“…is there some “playacting” there with the de riguer props (whips and crops, bindings and gags, collar and leash) and the formalized play of rituals; the sub speaking only when spoken to or given permission, lowering of his eyes and made to kneel, bowing down…?”
I think I understand what you are getting at, but ‘play acting’ rubs me up the wrong way. Are vanilla people ‘play acting’ when they dress up in sexy lingerie or when they talk dirty or rub up all over their partner? Or are they just expressing aspects of their sexuality?
It’s not really an on/off situation either. We have an entire spectrum of human emotions and activities to play with and most of us run the gamut.
Interestingly, I had a similar conversation with a lovely newbie submissive I met in LA. He was asking whether BDSM ‘stuff’ was ‘role play’ (same gist as ‘play acting’). At some point (after many drinks and lots of talk), I could *feel* our dynamic even though he was not a potential for me, it was just ‘there’. I demonstrated snapping my fingers, pointing to the floor beside where I was sitting and saying ‘Kneel’, and I asked him if he thought it would feel like role play if I did that. I could tell that he was shocked by his own reaction, he would’ve done it in a heartbeat, he *wanted* to do it even though I was just demonstrating. BOOM: Light bulb.
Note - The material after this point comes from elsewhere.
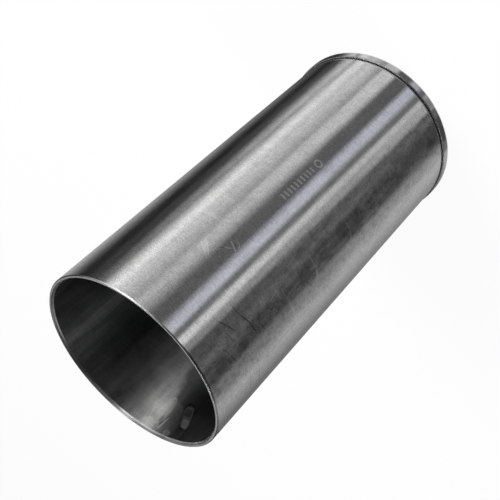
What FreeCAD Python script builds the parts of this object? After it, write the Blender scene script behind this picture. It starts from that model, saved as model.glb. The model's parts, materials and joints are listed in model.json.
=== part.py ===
"""Dry cylinder liner: one turned iron sleeve with a thin flange at its head end.

It stands on the flange's top face, as it would on a bench. The origin is the centre of that
face, and +Z runs along the bore to the plain tail end. All lengths are in millimetres.
"""
import FreeCAD, Part

import math
import os

from Sketcher import Constraint

# Driving sizes: name, value and what it measures
SIZES = [
    ("bore_diameter", 100.0, "running bore for the piston"),
    ("wall_thickness", 2.0, "barrel wall, from bore to barrel"),
    ("overall_length", 221.0, "flange top to tail end"),
    ("flange_overhang", 1.0, "how far the flange stands out of the barrel"),
    ("flange_height", 5.5, "flange top to flange seat"),
    ("flange_rim_chamfer", 0.6, "outer edge of the flange top"),
    ("flange_seat_chamfer", 0.3, "outer edge of the flange seat"),
    ("relief_depth", 0.3, "undercut below the barrel surface, at the seat"),
    ("relief_floor", 0.8, "width of the undercut before its run-out"),
    ("relief_runout_angle", 15.0, "slope of the undercut's run-out, in degrees"),
    ("relief_corner_radius", 0.35, "fillet from the undercut to the seat, out past the barrel"),
    ("tail_chamfer", 0.5, "outer edge of the tail end"),
    ("lead_in_depth", 1.5, "taper at the tail end of the bore, along the axis"),
    ("lead_in_width", 0.7, "the same taper, across the wall"),
    ("head_bore_chamfer", 0.5, "edge of the bore at the flange top"),
]


def make_sheet(doc):
    """Put every driving size in the sheet, with its note and its alias."""
    sheet = doc.addObject("Spreadsheet::Sheet", "Sizes")
    for row, (name, value, note) in enumerate(SIZES, start=1):
        sheet.set(f"A{row}", note)
        sheet.set(f"B{row}", str(value))
        sheet.setAlias(f"B{row}", name)
    doc.recompute()
    return sheet


def origin_plane(body, role):
    """Return the body's own origin plane of that role."""
    return next(f for f in body.Origin.OriginFeatures if f.Role == role)


def section_sketch(body, name, points):
    """Draw a closed outline of straight lines on the body's XZ plane.

    The sketch's X is the radius and its Y is the height. Lines that are drawn level or upright
    are held so, and the caller adds the sizes.
    """
    sketch = body.newObject("Sketcher::SketchObject", name)
    sketch.AttachmentSupport = (origin_plane(body, "XZ_Plane"), [""])
    sketch.MapMode = "FlatFace"
    corners = [FreeCAD.Vector(radius, height, 0) for radius, height in points]
    count = len(corners)
    for i, corner in enumerate(corners):
        sketch.addGeometry(Part.LineSegment(corner, corners[(i + 1) % count]), False)
    for i, corner in enumerate(corners):
        following = (i + 1) % count
        sketch.addConstraint(Constraint("Coincident", i, 2, following, 1))
        if math.isclose(corner.y, corners[following].y):
            sketch.addConstraint(Constraint("Horizontal", i))
        if math.isclose(corner.x, corners[following].x):
            sketch.addConstraint(Constraint("Vertical", i))
    return sketch


def drive(sketch, name, constraint, expression):
    """Add a named size to a sketch and bind it to the sheet."""
    index = sketch.addConstraint(constraint)
    sketch.renameConstraint(index, name)
    sketch.setExpression(f"Constraints.{name}", expression)


def turn(body, kind, name, sketch):
    """Carry a section once round the liner's axis, as a Revolution or a Groove."""
    feature = body.newObject(kind, name)
    feature.Profile = sketch
    feature.ReferenceAxis = (sketch, ["V_Axis"])
    feature.Angle = 360.0
    body.Document.recompute()
    return feature


def ring_edge(shape, radius, height):
    """Name the circular edge of that radius at that height."""
    for number, edge in enumerate(shape.Edges, start=1):
        curve = edge.Curve
        if not isinstance(curve, Part.Circle):
            continue
        same_radius = math.isclose(curve.Radius, radius, abs_tol=1e-6)
        if same_radius and math.isclose(curve.Center.z, height, abs_tol=1e-6):
            return f"Edge{number}"
    raise RuntimeError(f"no ring edge at radius {radius}, height {height}")


def dress_edge(body, kind, name, radius, height, size_name):
    """Break or round one ring edge by the size of that name."""
    base = body.Tip
    feature = body.newObject(kind, name)
    feature.Base = (base, [ring_edge(base.Shape, radius, height)])
    target = "Radius" if kind == "PartDesign::Fillet" else "Size"
    feature.setExpression(target, f"Sizes.{size_name}")
    body.Document.recompute()
    return feature


def require_cut(before, after, name):
    """Stop if a cut took nothing away."""
    if after >= before:
        raise RuntimeError(f"{name} removed no metal")


def make_liner(doc, sheet):
    """Turn the sleeve, undercut its flange seat, taper its bore and break its edges."""
    body = doc.addObject("PartDesign::Body", "Liner")
    body.Label = "liner"

    bore_radius = sheet.get("bore_diameter") / 2
    barrel_radius = bore_radius + sheet.get("wall_thickness")
    flange_radius = barrel_radius + sheet.get("flange_overhang")
    seat_height = sheet.get("flange_height")
    length = sheet.get("overall_length")

    # Sleeve and flange, turned as one section
    wall = section_sketch(body, "WallSection", [
        (bore_radius, 0),
        (flange_radius, 0),
        (flange_radius, seat_height),
        (barrel_radius, seat_height),
        (barrel_radius, length),
        (bore_radius, length),
    ])
    wall.addConstraint(Constraint("PointOnObject", 0, 1, -1))
    drive(wall, "BoreRadius", Constraint("DistanceX", -1, 1, 0, 1, bore_radius),
          "Sizes.bore_diameter / 2")
    drive(wall, "Wall", Constraint("DistanceX", 4, 2, 4, 1, sheet.get("wall_thickness")),
          "Sizes.wall_thickness")
    drive(wall, "Overhang", Constraint("DistanceX", 2, 2, 2, 1, sheet.get("flange_overhang")),
          "Sizes.flange_overhang")
    drive(wall, "SeatHeight", Constraint("DistanceY", 1, 1, 1, 2, seat_height),
          "Sizes.flange_height")
    drive(wall, "Length", Constraint("DistanceY", -1, 1, 4, 1, length),
          "Sizes.overall_length")
    sleeve = turn(body, "PartDesign::Revolution", "Sleeve", wall)

    # Undercut where the barrel meets the flange seat, with a sloped run-out
    depth = sheet.get("relief_depth")
    floor = sheet.get("relief_floor")
    runout = depth / math.tan(math.radians(sheet.get("relief_runout_angle")))
    relief = section_sketch(body, "ReliefSection", [
        (barrel_radius, seat_height),
        (barrel_radius - depth, seat_height),
        (barrel_radius - depth, seat_height + floor),
        (barrel_radius, seat_height + floor + runout),
    ])
    drive(relief, "BarrelRadius", Constraint("DistanceX", -1, 1, 0, 1, barrel_radius),
          "Sizes.bore_diameter / 2 + Sizes.wall_thickness")
    drive(relief, "SeatHeight", Constraint("DistanceY", -1, 1, 0, 1, seat_height),
          "Sizes.flange_height")
    drive(relief, "Depth", Constraint("DistanceX", 0, 2, 0, 1, depth), "Sizes.relief_depth")
    drive(relief, "Floor", Constraint("DistanceY", 1, 1, 1, 2, floor), "Sizes.relief_floor")
    drive(relief, "Runout", Constraint("DistanceY", 2, 1, 2, 2, runout),
          "Sizes.relief_depth / tan(Sizes.relief_runout_angle * 1 deg)")
    undercut = turn(body, "PartDesign::Groove", "Relief", relief)
    require_cut(sleeve.Shape.Volume, undercut.Shape.Volume, "the undercut")

    # Long taper that leads into the bore at the tail end
    taper_depth = sheet.get("lead_in_depth")
    taper_width = sheet.get("lead_in_width")
    lead_in = section_sketch(body, "LeadInSection", [
        (bore_radius, length - taper_depth),
        (bore_radius + taper_width, length),
        (bore_radius, length),
    ])
    drive(lead_in, "BoreRadius", Constraint("DistanceX", -1, 1, 0, 1, bore_radius),
          "Sizes.bore_diameter / 2")
    drive(lead_in, "TailHeight", Constraint("DistanceY", -1, 1, 1, 1, length),
          "Sizes.overall_length")
    drive(lead_in, "Width", Constraint("DistanceX", 1, 2, 1, 1, taper_width),
          "Sizes.lead_in_width")
    drive(lead_in, "Depth", Constraint("DistanceY", 2, 2, 2, 1, taper_depth),
          "Sizes.lead_in_depth")
    tapered = turn(body, "PartDesign::Groove", "LeadIn", lead_in)
    require_cut(undercut.Shape.Volume, tapered.Shape.Volume, "the lead-in taper")

    # Broken and rounded edges
    dress_edge(body, "PartDesign::Chamfer", "TailEdge",
               barrel_radius, length, "tail_chamfer")
    dress_edge(body, "PartDesign::Chamfer", "FlangeRim",
               flange_radius, 0, "flange_rim_chamfer")
    dress_edge(body, "PartDesign::Chamfer", "FlangeSeatEdge",
               flange_radius, seat_height, "flange_seat_chamfer")
    dress_edge(body, "PartDesign::Chamfer", "HeadBoreEdge",
               bore_radius, 0, "head_bore_chamfer")
    finished = dress_edge(body, "PartDesign::Fillet", "ReliefCorner",
                          barrel_radius - depth, seat_height, "relief_corner_radius")
    body.Tip = finished
    doc.recompute()
    return body


def check(doc, bodies):
    """Stop on any failed object, and on a shape that is missing or unsound."""
    for item in doc.Objects:
        if {"Invalid", "Error"} & set(item.State):
            raise RuntimeError(f"{item.Name} failed: {item.State}")
    for body in bodies:
        shape = body.Shape
        if shape.isNull() or not shape.isValid():
            raise RuntimeError(f"{body.Label} has no sound shape")
        if len(shape.Solids) != 1:
            raise RuntimeError(f"{body.Label} has {len(shape.Solids)} solids")


def main():
    """Build the liner, check it and write its file."""
    doc = FreeCAD.newDocument("CylinderLiner")
    sheet = make_sheet(doc)
    bodies = [make_liner(doc, sheet)]
    check(doc, bodies)

    os.makedirs("parts", exist_ok=True)
    for body in bodies:
        body.Shape.exportStep(f"parts/{body.Label}.step")
        box = body.Shape.optimalBoundingBox()
        print(f"{body.Label}: {box.XLength:.2f} x {box.YLength:.2f} x {box.ZLength:.2f} mm,"
              f" {body.Shape.Volume / 1000:.2f} cm3")


main()
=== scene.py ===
"""Looks of the cylinder liner: its ground barrel, turned edges and dark honed bore.

One piece stands for the liner. Its wall section is carried once round the bore's axis, with every
edge a little rounded, and each stretch of the section wears its own finish. The rest is the set: a
pale floor, a card that only the polished skin mirrors, soft lamps, a pale world and the camera.
Lengths are in metres and angles in degrees, unless the text beside them says otherwise.
"""
import json
import logging
import math
from dataclasses import dataclass
from enum import Enum
from typing import Union

import bpy
import numpy as np
from mathutils import Matrix, Vector


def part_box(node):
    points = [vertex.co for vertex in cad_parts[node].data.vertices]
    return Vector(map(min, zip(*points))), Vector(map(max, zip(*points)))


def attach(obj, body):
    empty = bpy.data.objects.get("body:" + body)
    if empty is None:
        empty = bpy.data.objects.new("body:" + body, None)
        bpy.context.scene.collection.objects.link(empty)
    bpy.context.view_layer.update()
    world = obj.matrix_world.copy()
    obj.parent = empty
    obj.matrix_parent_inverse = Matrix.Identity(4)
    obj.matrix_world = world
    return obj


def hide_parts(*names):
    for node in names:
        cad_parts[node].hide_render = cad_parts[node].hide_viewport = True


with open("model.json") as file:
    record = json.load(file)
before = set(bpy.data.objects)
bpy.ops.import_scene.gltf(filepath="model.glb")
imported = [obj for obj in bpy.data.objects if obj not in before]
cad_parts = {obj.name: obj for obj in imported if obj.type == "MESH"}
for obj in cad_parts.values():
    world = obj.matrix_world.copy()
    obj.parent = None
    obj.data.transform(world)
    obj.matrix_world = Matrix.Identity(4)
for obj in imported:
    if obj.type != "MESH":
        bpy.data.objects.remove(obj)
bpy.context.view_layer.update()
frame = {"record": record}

LOG = logging.getLogger("liner")
Socket = bpy.types.NodeSocket
Feed = Union[bpy.types.NodeSocket, float, tuple]
Colour = tuple[float, float, float]

MOUNTS = {mount["name"]: mount for mount in frame["record"]["mounts"]}
# Both radii are in millimetres, and the skin is the barrel's radius in metres
BORE_RADIUS = MOUNTS["bore"]["dims"]["r_mm"]
BARREL_RADIUS = MOUNTS["barrel"]["dims"]["r_mm"]
BARREL_SKIN = BARREL_RADIUS / 1000.0


def even(level: float) -> Colour:
    """Give a tone without a tint."""
    return (level, level, level)


IRON = even(0.62)
DULL_IRON = even(0.30)


def grey(screen_level: float, tint: Colour) -> Colour:
    """Turn a screen level from 0 to 255 into a linear colour, by the curve of sRGB.

    Args:
        screen_level: The level as a screen shows it.
        tint: What each channel is multiplied by.

    Returns:
        The linear red, green and blue.
    """
    share = screen_level / 255.0
    linear = share / 12.92 if share <= 0.04045 else ((share + 0.055) / 1.055) ** 2.4
    return (linear * tint[0], linear * tint[1], linear * tint[2])


class Zone(Enum):
    """Stretches of the wall section, by the finish that each wears."""

    HEAD_FACE = 0
    FLANGE_RIM = 1
    UNDERCUT = 2
    BARREL = 3
    TAIL_CHAMFER = 4
    TAIL_FACE = 5
    LEAD_IN = 6
    BORE = 7
    SEAT_FACE = 8
    MOUTH_LIP = 9
    RUN_OUT = 10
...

I wasn’t ‘acting the dominant’ nor was his desire to do what I told him about ‘acting the submissive’. I was showing him what it looked like when I asserted control, and his intrinsic desire was to submit to it. The fact that I was [demonstrating] telling him to do something that had the trappings of BDSM (vs, say, telling him to do a soft shoe shuffle) put that request into a sexual context.
When there’s some D/s dynamic between you, the props and the rituals are not ‘the thing’. They simply provide a way to express what you feel or they are tools to get what you want or symbols to reinforce what you have.
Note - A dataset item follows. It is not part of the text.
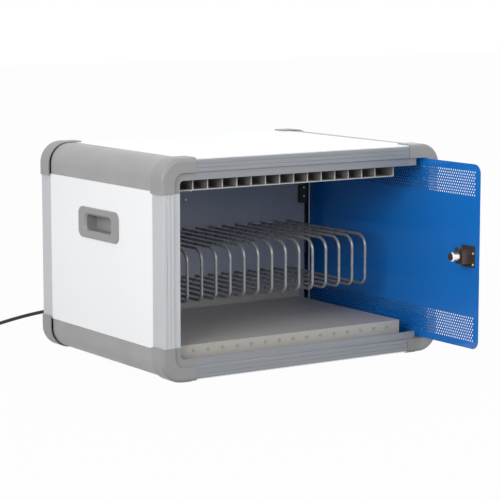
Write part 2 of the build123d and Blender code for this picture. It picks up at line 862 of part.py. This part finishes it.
# Charging supply behind the back wall
supply_front = wall_behind + sheet
with BuildPart() as supply:
    block(
        (supply_left, supply_left + supply_width),
        (supply_front, supply_front + supply_depth),
        (supply_bottom, supply_bottom + supply_height),
    )
    fillet(supply.edges().filter_by(Axis.Y), bar_edge)
save(supply.part, "charging_supply")

# Cable gland with a tapered strain relief
gland_start = rear_face - sheet - gland_collar_length
relief_start = rear_face + gland_collar_length
relief_end = relief_start + relief_length
with BuildPart() as gland:
    rod(gland_across, gland_start, gland_above, gland_nut, gland_collar_length, (0, 1, 0))
    rod(gland_across, gland_start, gland_above, gland_thread, rear_face - gland_start, (0, 1, 0))
    rod(gland_across, rear_face, gland_above, gland_collar, gland_collar_length, (0, 1, 0))
    with Locations(Plane((across(gland_across), behind(relief_start), above(gland_above)), z_dir=(0, 1, 0))):
        Cone(relief_root / 2, relief_tip / 2, relief_length, align=(Align.CENTER, Align.CENTER, Align.MIN))
save(gland.part, "cable_gland")

# Route of the mains lead from the strain relief to the start of its coil
coil_height = lead / 2 + tie_thickness + tie_clearance
exit_x = across(gland_across)
exit_y = behind(relief_end)
route = [
    (exit_x, exit_y, above(gland_above)),
    (exit_x, exit_y + 43, above(gland_above)),
    (exit_x - 33, exit_y + 73.5, 53),
    (exit_x - 95, exit_y + 81.5, 43.5),
    (exit_x - 165, exit_y + 81.5, 30),
    (exit_x - 245, exit_y + 81.5, 12.5),
    (exit_x - 300, exit_y + 81.5, coil_height),
    (exit_x - 345, exit_y + 81.5, coil_height),
]


def corner_radii(points):
    """Gives each corner the largest arc that its two runs allow."""
    radii = []
    for before, corner, after in zip(points, points[1:], points[2:]):
        run_in = Vector(*corner) - Vector(*before)
        run_out = Vector(*after) - Vector(*corner)
        half_turn = math.radians(run_in.get_angle(run_out)) / 2
        radii.append(0.45 * min(run_in.length, run_out.length) / math.tan(half_turn))
    return radii


lead_radii = corner_radii(route)
with BuildPart() as lead_run:
    with BuildLine() as lead_path:
        FilletPolyline(*route, radius=lead_radii)
    with BuildSketch(Plane(lead_path.line @ 0, z_dir=lead_path.line % 0)):
        Circle(lead / 2)
    sweep(path=lead_path.line)
save(lead_run.part, "mains_lead")
lead_section = math.pi * (lead / 2) ** 2
lead_length = lead_path.wire().length
print("lead radii", [round(radius, 1) for radius in lead_radii])
print("lead length", round(lead_length, 1), "volume ratio", round(lead_run.part.volume / (lead_section * lead_length), 4))

# Put-away coil: two layers of half turns that step in, climb once and step out again
coil_start = (route[-1][0] - lead, route[-1][1], coil_height)
inward = [coil_outer - coil_step * index for index in range(coil_half_turns)]
climb_radius = coil_outer - coil_step * coil_half_turns
half_turn_radii = inward + [climb_radius] + inward[::-1]


def climb(start, end, heading):
    """Joins two level points by two tangent arcs that rise from one to the other."""
    chord = Vector(*end) - Vector(*start)
    middle = (Vector(*start) + Vector(*end)) / 2 + Vector(heading, 0, 0) * (chord.length / 2)
    first = TangentArc(start, middle, tangent=(heading, 0, 0))
    TangentArc(middle, end, tangent=first % 1)


with BuildPart() as coil:
    with BuildLine() as coil_path:
        x, y, z = coil_start
        Line((x + lead, y, z), (x, y, z))
        for index, radius in enumerate(half_turn_radii):
            heading = -1 if index % 2 == 0 else 1
            next_y = y + 2 * radius * heading
            if index == coil_half_turns:
                climb((x, y, z), (x, next_y, z + coil_layer), heading)
                z = z + coil_layer
            else:
                middle = (x + radius * heading, (y + next_y) / 2, z)
                ThreePointArc((x, y, z), middle, (x, next_y, z))
            y = next_y
        coil_end = (x + coil_exit, y, z)
        Line((x, y, z), coil_end)
    with BuildSketch(Plane(coil_path.line @ 0, z_dir=coil_path.line % 0)):
        Circle(lead / 2)
    sweep(path=coil_path.line)
save(coil.part, "lead_coil")


def least_gap(line, diameter, steps):
    """Measures how near a tube's centre line comes to itself, less the tube's diameter."""
    spacing = line.length / steps
    skip = int(2.5 * diameter / spacing) + 1
    points = [line @ (index / steps) for index in range(steps + 1)]
    nearest = math.inf
    for index, point in enumerate(points):
        for other in points[index + skip :]:
            nearest = min(nearest, (point - other).length)
    return nearest - diameter


coil_length = coil_path.wire().length
print("coil least gap", round(least_gap(coil_path.wire(), lead, 900), 2))
print("coil length", round(coil_length, 1), "volume ratio", round(coil.part.volume / (lead_section * coil_length), 4))
print("whole lead", round(lead_length + coil_length, 1))

# Tie round the turns on the coil's far side
coil_middle_y = coil_start[1] - coil_outer - coil_step
tie_out = coil_start[0] - coil_outer - lead / 2 - tie_clearance
tie_bow = inward[-1] - math.sqrt(inward[-1] ** 2 - (tie_width / 2 + coil_step) ** 2)
tie_in = coil_start[0] - inward[-1] + tie_bow + lead / 2 + tie_clearance
tie_top = coil_height + coil_layer + lead / 2 + tie_clearance
with BuildPart() as tie:
    with Locations(((tie_out + tie_in) / 2, coil_middle_y, (tie_top + tie_thickness) / 2)):
        Box(tie_in - tie_out + 2 * tie_thickness, tie_width, tie_top + tie_thickness)
    with Locations(((tie_out + tie_in) / 2, coil_middle_y, (tie_top + tie_thickness) / 2)):
        Box(tie_in - tie_out, tie_width, tie_top - tie_thickness, mode=Mode.SUBTRACT)
save(tie.part, "coil_tie")

# Plug on the end of the coil, lying on the floor
plug_half = coil_end[2]
with BuildPart() as plug:
    with BuildSketch(Plane(coil_end, x_dir=(0, 1, 0), z_dir=(1, 0, 0))):
        Circle(lead)
    with BuildSketch(Plane(coil_end, x_dir=(0, 1, 0), z_dir=(1, 0, 0)).offset(plug_length / 3)):
        RectangleRounded(plug_width, 2 * plug_half, plug_nose)
    loft()
    with BuildSketch(Plane(coil_end, x_dir=(0, 1, 0), z_dir=(1, 0, 0)).offset(plug_length / 3)):
        RectangleRounded(plug_width, 2 * plug_half, plug_nose)
    extrude(amount=plug_length * 2 / 3)
    for side in (-1, 1):
        pin_start = (coil_end[0] + plug_length, coil_end[1] + side * pin_pitch / 2, coil_end[2])
        with Locations(Plane(pin_start, z_dir=(1, 0, 0))):
            Cylinder(pin / 2, pin_length, align=(Align.CENTER, Align.CENTER, Align.MIN))
save(plug.part, "mains_plug")
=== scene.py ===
import math

import bmesh
import bpy
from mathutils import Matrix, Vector


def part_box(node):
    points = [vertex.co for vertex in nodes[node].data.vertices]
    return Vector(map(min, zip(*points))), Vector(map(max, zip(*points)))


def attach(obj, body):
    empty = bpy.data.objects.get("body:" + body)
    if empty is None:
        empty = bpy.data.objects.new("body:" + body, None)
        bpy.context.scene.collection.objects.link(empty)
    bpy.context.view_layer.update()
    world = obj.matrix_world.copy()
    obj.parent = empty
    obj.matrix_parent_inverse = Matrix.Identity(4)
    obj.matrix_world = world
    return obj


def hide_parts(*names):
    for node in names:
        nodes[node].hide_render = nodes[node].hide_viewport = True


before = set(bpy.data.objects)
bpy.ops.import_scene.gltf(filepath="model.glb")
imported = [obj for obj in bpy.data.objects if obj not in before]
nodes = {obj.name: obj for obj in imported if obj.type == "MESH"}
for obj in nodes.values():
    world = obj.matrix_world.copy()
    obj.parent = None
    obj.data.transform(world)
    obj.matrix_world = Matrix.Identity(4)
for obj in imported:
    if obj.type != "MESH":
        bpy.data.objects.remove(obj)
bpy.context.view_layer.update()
scene = bpy.context.scene
MM = 0.001
WHITE = (1.0, 1.0, 1.0, 1.0)

# Camera at the photograph's place
CAMERA_PLACE = (-2.21685, -3.28654, 0.76944)
CAMERA_HEADING = math.radians(-33.64)
CAMERA_DROP = math.radians(7.94)
CAMERA_LENS = 141.8
SENSOR_WIDTH = 36.0
CLIP_END = 50.0


def make_camera():
    data = bpy.data.cameras.new("camera")
    data.lens = CAMERA_LENS
    data.sensor_width = SENSOR_WIDTH
    data.clip_end = CLIP_END
    camera = bpy.data.objects.new("camera", data)
    camera.location = CAMERA_PLACE
    camera.rotation_euler = (math.pi / 2 - CAMERA_DROP, 0.0, CAMERA_HEADING)
    scene.collection.objects.link(camera)
    scene.camera = camera


make_camera()

# Mains lead: the route's points, then the turns of the put-away coil
LEAD = 7.5 * MM
TIE = 1.0 * MM
TIE_CLEARANCE = 0.2 * MM
COIL_HEIGHT = LEAD / 2 + TIE + TIE_CLEARANCE
ROUTE = [
    (-0.233, 0.36875, 0.060),
    (-0.233, 0.41175, 0.060),
    (-0.266, 0.44225, 0.053),
    (-0.328, 0.45025, 0.0435),
    (-0.398, 0.45025, 0.030),
    (-0.478, 0.45025, 0.0125),
    (-0.533, 0.45025, COIL_HEIGHT),
    (-0.578, 0.45025, COIL_HEIGHT),
]
COIL_OUTER = 51.0 * MM
COIL_STEP = 4.1 * MM
COIL_LAYER = 8.0 * MM
COIL_HALF_TURNS = 5
COIL_EXIT = 37.0 * MM
POINTS_PER_HALF_TURN = 8
LEAD_ROUNDNESS = 5
LEAD_STEPS = 8
LEAD_SMOOTHNESS = 3


def coil_points():
    """Gives the coil's control points, half turn by half turn, as the lead is wound."""
    inward = [COIL_OUTER - COIL_STEP * index for index in range(COIL_HALF_TURNS)]
    climb = COIL_OUTER - COIL_STEP * COIL_HALF_TURNS
    x = ROUTE[-1][0] - LEAD
    y, z = ROUTE[-1][1], COIL_HEIGHT
    step = math.pi / POINTS_PER_HALF_TURN
    points = []
    for index, radius in enumerate(inward + [climb] + inward[::-1]):
        side = -1 if index % 2 == 0 else 1
        centre_y = y + radius * side
        rise = COIL_LAYER if index == COIL_HALF_TURNS else 0.0
        corner = radius / math.cos(step / 2)
        for turn in range(POINTS_PER_HALF_TURN):
            angle = step * (turn + 0.5)
            share = (1 - math.cos(angle)) / 2
            points.append(
                (
                    x + side * corner * math.sin(angle),
                    centre_y - side * corner * math.cos(angle),
                    z + rise * share,
                )
            )
        y = centre_y + radius * side
        z = z + rise
    points.append((x + COIL_EXIT, y, z))
    return points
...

I will say that there IS an aspect of theatricality to it. I can put on ‘bitch domme’ as well as anyone, and obviously that’s not how I walk around it the world (nor do vanilla women walk around as ‘sexy vixen’), but if I put her on, she is less ‘a costume’ and more ‘an externalisation of a part of me that exists’. I’m essentially letting her off the leash vs ‘pretending to be her’.
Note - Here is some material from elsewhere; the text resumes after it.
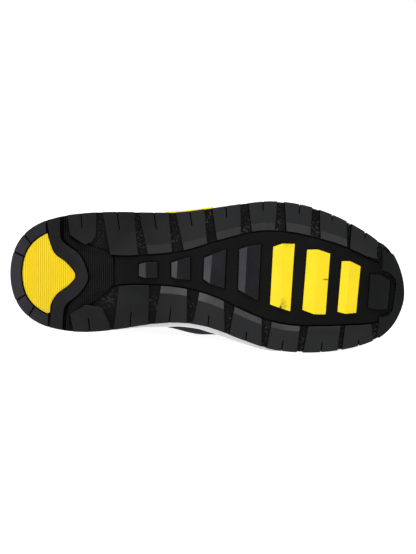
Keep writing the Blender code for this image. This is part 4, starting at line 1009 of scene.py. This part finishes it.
class Column:
    # one column of the upper at an angle round the sole, from the feather edge to the ridge
    def __init__(self, angle):
        angle = float(angle)
        self.along, side = float(alongAt(angle)), medial if angle > 0 else lateral
        x, y = outline(angle, midsoleInset(angle) + clearance)
        self.foot = np.array((x, y, footbedZ(x) + clearance), float)
        low, high = sections[0]["along"], sections[-1]["along"]
        at = softClip(self.along, low, high)
        across, height, self.full, self.rise, swell = [
            float(curve(sections, name, at))
            for name in ("across", "height", "full", "rise", sideNames[side])]
        self.ridge = np.array((*onSole(at, across), height), float)
        fade = float(ease(min(self.along / low, (1 - self.along) / (1 - high))))
        self.swell = upper["swell"][side] * swell * fade
        self.out = np.array((*np.subtract(outline(angle, -1.0), outline(angle)), 0.0))
        rim = float(rimZ(x)) + 2 * clearance
        self.rimShare = (rim - self.foot[2]) / (self.ridge[2] - self.foot[2])
        self.rimTurn = math.asin(self.rimShare ** (1 / self.rise))
        self.topTurn = self.findTop()

    def points(self, turns):
        turns = np.minimum(np.asarray(turns, float), math.pi / 2)
        inward = 1 - np.maximum(np.cos(turns), 0) ** self.full
        up = np.sin(turns) ** self.rise
        u = np.maximum(up - self.rimShare, 0) / (1 - self.rimShare)
        bulge = self.swell * u**2 * (1 - u) ** 3 / (0.4**2 * 0.6**3)
        reach = self.ridge - self.foot
        return self.foot + reach * np.stack([inward, inward, up], -1) + self.out * bulge[..., None]

    def turnAtGap(self, gap):
        share = gap / abs(self.foot[1] - self.ridge[1])
        return math.acos(min(share ** (1 / self.full), 1.0))

    def findTop(self):
        x = self.along * length
        if x >= throatFront - 1e-9:
            return math.pi / 2
        beside = x > throatFront - upper["throatReach"] * upper["throatLength"]
        throat = self.turnAtGap(throatGap(x)) if beside else math.pi
        if self.along > collarRows[-1]["along"]:
            return throat
        share = (float(collarZ(self.along)) - self.foot[2]) / (self.ridge[2] - self.foot[2])
        collar = math.asin(share ** (1 / self.rise)) if share < 1 else math.pi / 2 + 0.2
        blend = upper["collarBlend"]
        near = max(blend - abs(collar - throat), 0.0) / blend
        return min(collar, throat) - near * near * blend / 4

    def rowPoints(self, rows):
        # rows are shares of the way from the midsole's rim to the top edge
        return self.points(self.rimTurn + (self.topTurn - self.rimTurn) * np.asarray(rows))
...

I do think that there are plenty of people for whom BDSM is mostly about role playing, and there’s nothing wrong with that: It’s fun and awesome. But for me it doesn’t work that way.
For me, when it’s BDSM in a D/s context, it’s an expression of love and affection that celebrates our respective places in our dynamic, and I don’t ‘play act’ love and affection. Of course I don’t.